Kura Sushi, the U.S. restaurant chain that is majority owned by a Japanese company, said on Wednesday that it would be returning the $5.98 million loan it recently received through the federal government’s Paycheck Protection Program.
Kura Sushi is the second publicly traded restaurant chain to return money it received from the emergency small business financial effort being run by the Small Business Administration. Shake Shack said earlier this week that the burger chain would be giving back the $10 million it secured through the program.
The move by Kura Sushi will likely put more pressure on other restaurant chains and larger enterprises that have received funding through the Paycheck Protection Program.
On Tuesday, Treasury Secretary Steven Mnuchin expresses satisfaction that Shake Shack was returning its emergency loan proceeds and urged other larger publicly traded companies to follow its lead. He said that the SBA would be issuing new guidance on the certifications that borrowers made under the program, suggesting some companies may find themselves in a position of breaching the certification.
“There is a certification that people are making and I ask people just make sure the intent of this was for business that needed the money … the intent of this money was not for big public companies that have access to capital,” Mnuchin said. “If you pay back the loan right away you won’t have liability to the SBA and to Treasury but there are severe consequences for people who don’t attest properly to this certification.”
The $349 billion Paycheck Protection Program ran out of money last week before many small businesses in America were able to tap it for emergency funding. The funds that Kura Sushi and Shake Shack are returning cannot be used to make new small business loans unless Congress authorizes new funds for the Paycheck Protection Program. The Senate on Tuesday approved a $484 billion package that would replenish the program and the House is expected to take up the legislation on Thursday.
The small business emergency funding program offers two-year loans of up to $10 million, with the principal forgivable if the proceeds are largely used for payroll and to keep people employed. While the loans are meant for small business with fewer than 500 employees, some restaurant chains that did not employ more than 500 people at a single location were allowed to obtain the loans.
Some of the public companies that were able to tap the program had market capitalizations greater than $100 million and seemed to have other financing options. Shake Shack, for example, conducted a $150 million share offering on Friday. Other restaurant chains that received funding from the program include J. Alexander’s Holdings, which obtained two separate loans totaling $15.1 million, and Ruth’s Hospitality Group RUTH , which operates the Ruth’s Chris Steak House chain and got $20 million through two different subsidiaries.

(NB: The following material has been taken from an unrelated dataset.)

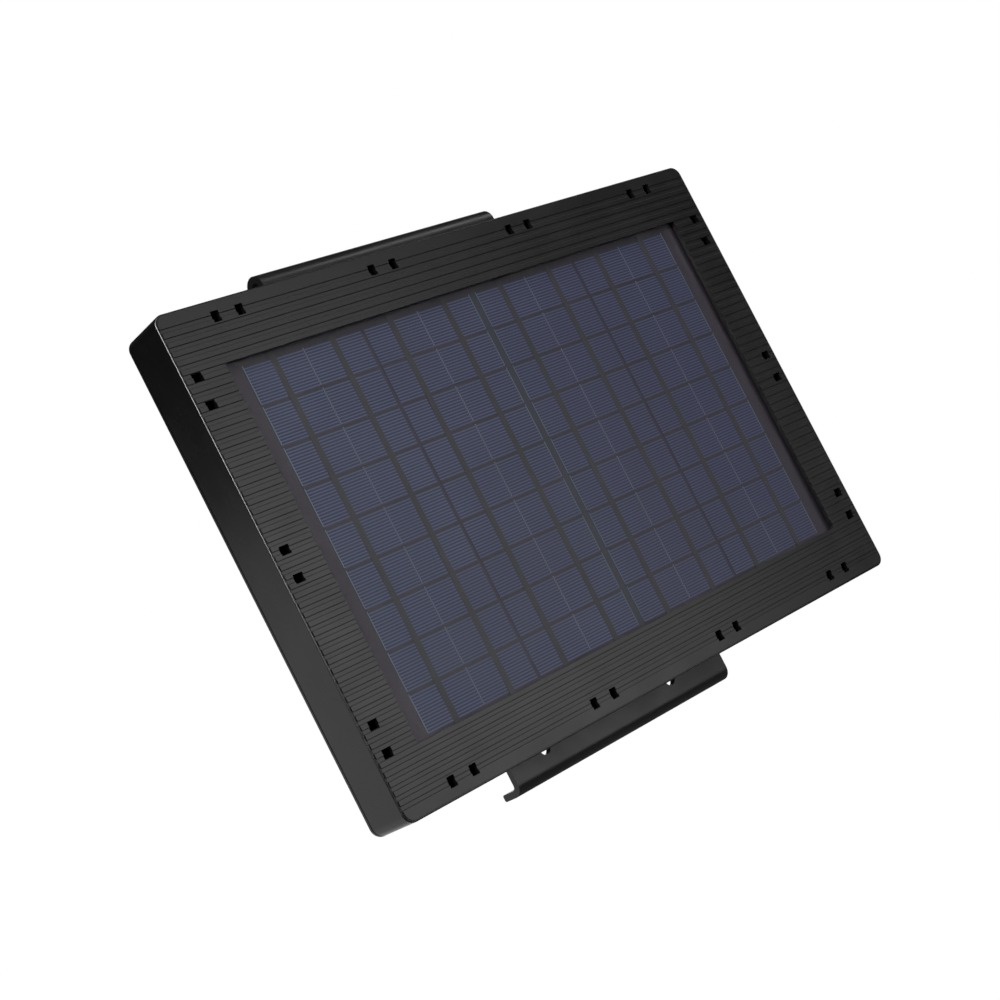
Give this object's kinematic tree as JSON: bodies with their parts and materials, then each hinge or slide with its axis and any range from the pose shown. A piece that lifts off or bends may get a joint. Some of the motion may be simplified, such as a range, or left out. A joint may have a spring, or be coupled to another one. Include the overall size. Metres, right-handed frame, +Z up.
{
  "type": "solar panel",
  "caption": "Framed small solar panel with a ribbed bezel, a shallow casing and a hook bracket on its back to hang and bolt it up",
  "frame": {"origin": "On the axis of the hook's half-round seat, halfway along the hook", "axes": "X along the panel's width to the viewer's right when facing the cells, Y from the cells to the back, Z up; upright as it hangs"},
  "size_m": [0.395, 0.0679, 0.3134],
  "materials": {
    "casing_plastic": "satin moulded, fine grain",
    "bezel_plastic": "matt moulded, fine grain",
    "cover_plastic": "satin moulded, fine grain",
    "seal_rubber": "matt moulded rubber",
    "front_sheet_glass": "thin clear polished sheet",
    "encapsulant_clear": "thin clear resin layer",
    "encapsulant_rear": "resin layer",
    "base_board_plastic": "smooth board",
    "pad_foam": "closed-cell foam",
    "cell_silicon": "dark silicon with printed pale conductor lines",
    "ribbon_metal": "tinned strip",
    "bracket_paint": "satin powder coat",
    "spacer_plastic": "moulded, fine grain",
    "screw_steel": "dull zinc",
    "insert_brass": "turned",
    "terminal_board_laminate": "solder-masked board",
    "terminal_plastic": "moulded",
    "diode_plastic": "moulded body with tinned wires",
    "lead_red": "extruded sheath",
    "lead_black": "extruded sheath",
    "gland_plastic": "moulded nylon"
  },
  "bodies": {
    "root": {"casing": "casing_plastic", "bezel": "bezel_plastic", "back_cover": "cover_plastic", "cover_seal": "seal_rubber", "bezel_gasket": "seal_rubber", "front_sheet": "front_sheet_glass", "front_encapsulant": "encapsulant_clear", "rear_encapsulant": "encapsulant_rear", "base_board": "base_board_plastic", "laminate_pad": "pad_foam", "cell_string_1": "cell_silicon", "cell_string_2": "cell_silicon", "cell_string_3": "cell_silicon", "cell_string_4": "cell_silicon", "cell_ribbons": "ribbon_metal", "cross_ribbons": "ribbon_metal", "hook_bracket": "bracket_paint", "spacer_left": "spacer_plastic", "spacer_right": "spacer_plastic", "bracket_screws": "screw_steel", "bracket_inserts": "insert_brass", "cover_screws": "screw_steel", "board_screws": "screw_steel", "terminal_board": "terminal_board_laminate", "terminal_block": "terminal_plastic", "terminal_screws": "screw_steel", "blocking_diode": "diode_plastic", "positive_lead": "lead_red", "negative_lead": "lead_black", "gland_body": "gland_plastic", "gland_locknut": "gland_plastic", "gland_seal": "seal_rubber", "gland_nut": "gland_plastic"}
  },
  "joints": []
}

Kura Sushi had $30 million of cash and cash equivalents on hand as of the end of February, Securities & Exchange Commission filings show. Kura Sushi, which is based in Irvine, Calif., was established in 2008 as a subsidiary of a Japanese sushi restaurant chain that goes by the same name. Kura Sushi is listed on the Nasdaq NDAQ and operates 23 restaurants across five states. Its initial Japanese parent company still owns more than 50% of the company.